Eventually, Seenu admits to Dharan that he was pretending to be blind only to trap him and hold Dharan responsible for Shanti's suicide. Seenu convinces the police inspector Daniel Thomas and the court that Dharan is guilty, and Dharan is arrested. But Dharan insists the court to test Seenu's eyesight to prove his point that Seenu is not blind.

With no choice left, Seenu deliberately blinds himself again by staring at a bright light from a welding torch, and is hence proved innocent. Seenu meets Dharan in jail, where Dharan secretly has a voice recorder. Seenu seemingly admits that he got Dharan arrested, and Dharan claims to have recorded the full conversation. But Seenu reveals that the recorder has no battery in it, so Dharan cannot prove anything. The movie ends with Seenu leaving the jail to start a new life, while Dharan angrily yells at Seenu, but to no avail.

== Production ==
The film was originally titled as Paakkanum Pola Irukku. It was shot in Ooty while three song sequences were shot at Kenya.

== Soundtrack ==
The soundtrack was composed by Deva.

| Song | Singers | Lyrics |
| "Kanave Kanave" (Duet) | Krishnaraj, K. S. Chithra | Palani Bharathi |
| "Kanave Kanave" | K. S. Chithra |
| "Kalakura Kalakura" | Sabesh | K. Subash |
| "Paalai Keeley" | Unni Menon, Anuradha Sriram |
| "Thank You" | Mano | Na. Muthukumar |
| "Ulagai Suttri" | Krishnaraj, Malgudi Subha |

== Critical reception ==
Savitha Padmanabhan of The Hindu wrote, "The story [..] has several plot twists, some of which are predictable. But in a film that is supposed to be a murder mystery, the badly choreographed song sequences seem to be rude interruptions.

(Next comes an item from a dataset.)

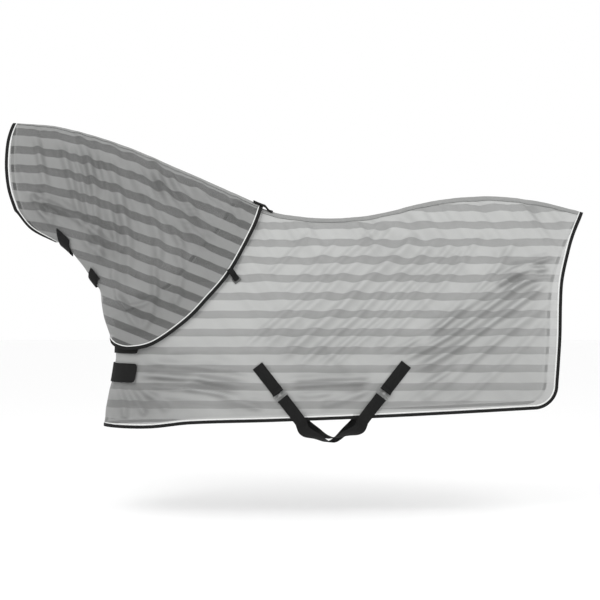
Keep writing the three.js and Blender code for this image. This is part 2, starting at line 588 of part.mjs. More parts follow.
// The withers strap is sewn to the spine and closes forward over the end of the crest.
const strapDepths = [0.3, 3, 8];
const WITHERS_STRAP_LIFT = TAPE_LIFT + TAPE_THICK + 3;
const withersRows = steps(CREST_END - 26, CREST_END - 26 + WITHERS_STRAP_LENGTH, 10).map((x) => {
  const down = smoothstep(x, CREST_END + 20, CREST_END + 44);
  const lift = new THREE.Vector3(0, 0, CREST_RISE * (1 - down));
  const point = (side, depth) => {
    const { p, n } = onSide(side, x, ridge(x) - depth);
    return { p: p.add(lift).addScaledVector(n, lerp(WITHERS_STRAP_LIFT + 2, WITHERS_STRAP_LIFT, down)), n };
  };
  return [...strapDepths.slice().reverse().map((d) => point(-1, d)), ...strapDepths.map((d) => point(1, d))];
});
add("withers_strap", skin(withersRows, 0, TAB_THICK), black);

// Square patches sewn inside near the rear edge.
const tailPatch = { x: along(0.83), z: -0.28 * DROP, slope: 0, lean: 1 };
for (const [hand, side] of [["left", -1], ["right", 1]]) {
  const rows = sidePatch(side, tailPatch, TAIL_PATCH, TAIL_PATCH, level(-FACING_GAP - FACING_THICK));
  add(`${hand}_tail_patch`, skin(rows, 0, FACING_THICK), facing);
}

export default sheet;
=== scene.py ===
# %% [markdown]
# # A mesh fly sheet with a combo neck cover
# A fly sheet is a light horse rug of see-through striped mesh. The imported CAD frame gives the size, the
# moving bodies and the place of every piece. Here each cloth piece is cut and hung again as real cloth:
# one thin sheet with folds, bound at its edges, and the straps and fittings get their true finish.

# %% Load the frame
import math
import bpy
import bmesh
import numpy as np
from mathutils import Matrix, Vector, noise
from mathutils.bvhtree import BVHTree


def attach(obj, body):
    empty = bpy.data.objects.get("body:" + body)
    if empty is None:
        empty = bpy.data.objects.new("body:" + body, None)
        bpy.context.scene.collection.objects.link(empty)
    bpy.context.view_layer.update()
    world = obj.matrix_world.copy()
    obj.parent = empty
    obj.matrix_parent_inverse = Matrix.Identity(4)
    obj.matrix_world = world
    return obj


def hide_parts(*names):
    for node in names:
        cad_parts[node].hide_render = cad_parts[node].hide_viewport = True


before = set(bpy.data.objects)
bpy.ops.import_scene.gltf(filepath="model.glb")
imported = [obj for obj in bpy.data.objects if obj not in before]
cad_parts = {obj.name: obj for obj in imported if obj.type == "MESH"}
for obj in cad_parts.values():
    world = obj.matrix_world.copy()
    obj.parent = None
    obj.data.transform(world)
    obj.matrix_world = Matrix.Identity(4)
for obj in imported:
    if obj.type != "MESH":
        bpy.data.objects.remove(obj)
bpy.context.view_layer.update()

SCENE = bpy.context.scene

# %% [markdown]
# The camera stands to the side of the sheet, far away with a long lens, so the near and far hems almost
# line up. It is level, at half the height of the sheet.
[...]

Ideally, the film would have worked better if the songs had been cut out and the editing had been tighter." Visual Dasan of Kalki praised Ranjith's acting who overtook other actors and added Deva impresses in background score but messes up in songs and concluded saying it can be watched for one to one manship of Ranjith and Parthiban otherwise, one have to think about how to congratulate (sabash) Subhash after yawning. K. N. Vijiyan of New Straits Times wrote, "At the end of the movie, you may be moved to say "Syabas" (well done) to director Subash. He has provided a taut movie without losing its entertainment value".